Doesn’t this make you long for the realities of Foghorn Leghorn the cartoon rooster? This novel of the War Between the States is written in the style of the little lamented Bulwer Lytton, he of “the dark and stormy night”. The characters are stereotypes, the dialogue reeks, and the reader is asked to suspend disbelief far too many times to sustain any credibility.

Joel Devereux is one of four sons of a patriarch who resembles Tennessee Williams’ Big Daddy or the despot of Mandingo. At the outbreak of the war he is sent to Spain to open a branch of the family bank while his younger brother is sent into the military to die in battle. As to the older brothers, one is dim-witted and dull while the other is a clone of his father. Their only sister escapes the miserable family (the mother died out of desperation, no doubt) by marrying a Yankee cad who winds up on President Lincoln’s cabinet-then deserts her for his mistress. She is a complete harridan.
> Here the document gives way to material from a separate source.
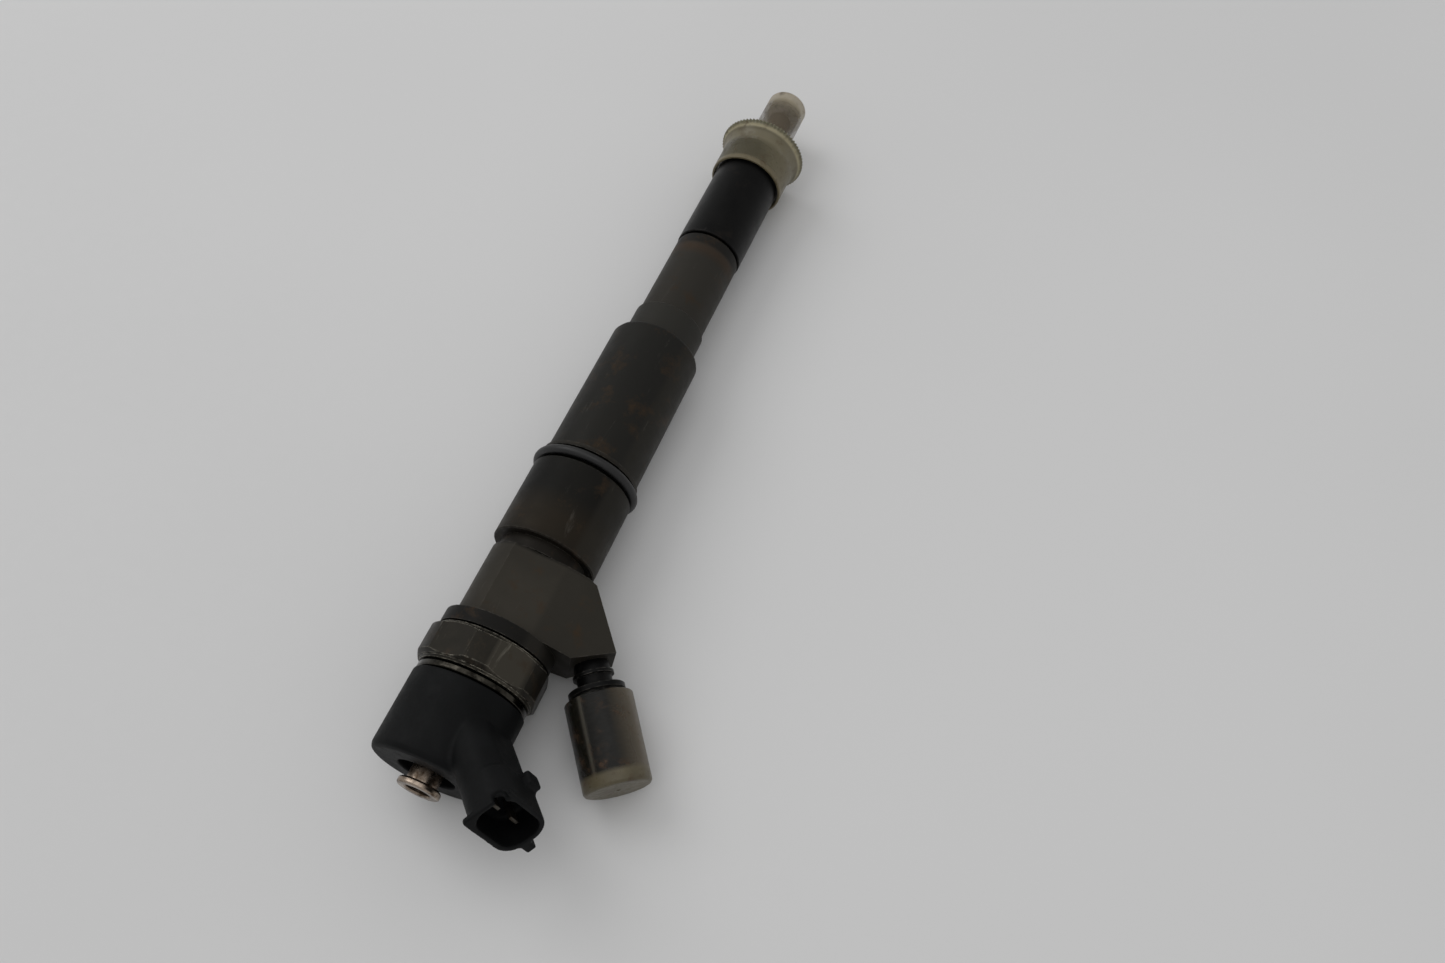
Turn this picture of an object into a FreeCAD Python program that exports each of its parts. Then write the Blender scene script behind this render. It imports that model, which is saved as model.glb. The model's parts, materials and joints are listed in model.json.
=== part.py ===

Joel returns to his true love, Susannah Goode (the significance of the name will soon be obvious) the beautiful niece of the saintly local missionary to the Cherokee. Susannah lived in her mother’s brothel until her uncle snatched her back to live with him and bring God to the pagan people. Like her Biblical namesake, people said evil things of her but she is true blue, even if she does like to remember her first tryst with Joel in a frigid country chapel.

These utterly shallow, hollow, predictable, oleaginous characters realize that their culture and values are “gone with the wind” and set out to rectify the situation. The evil Devereux clan steals a load of gold and hopes to escape to Europe while Joel and Susannah get on their white horses and attempt to take the gold north, free slaves, advise Abe Lincoln, and any other self-righteous deed they can commit.

Don’t bother with this tale. My advice is to make your own Way Upcountry and hope that no one comes after you. Here in Alabama we don’t take kindly to folks like these.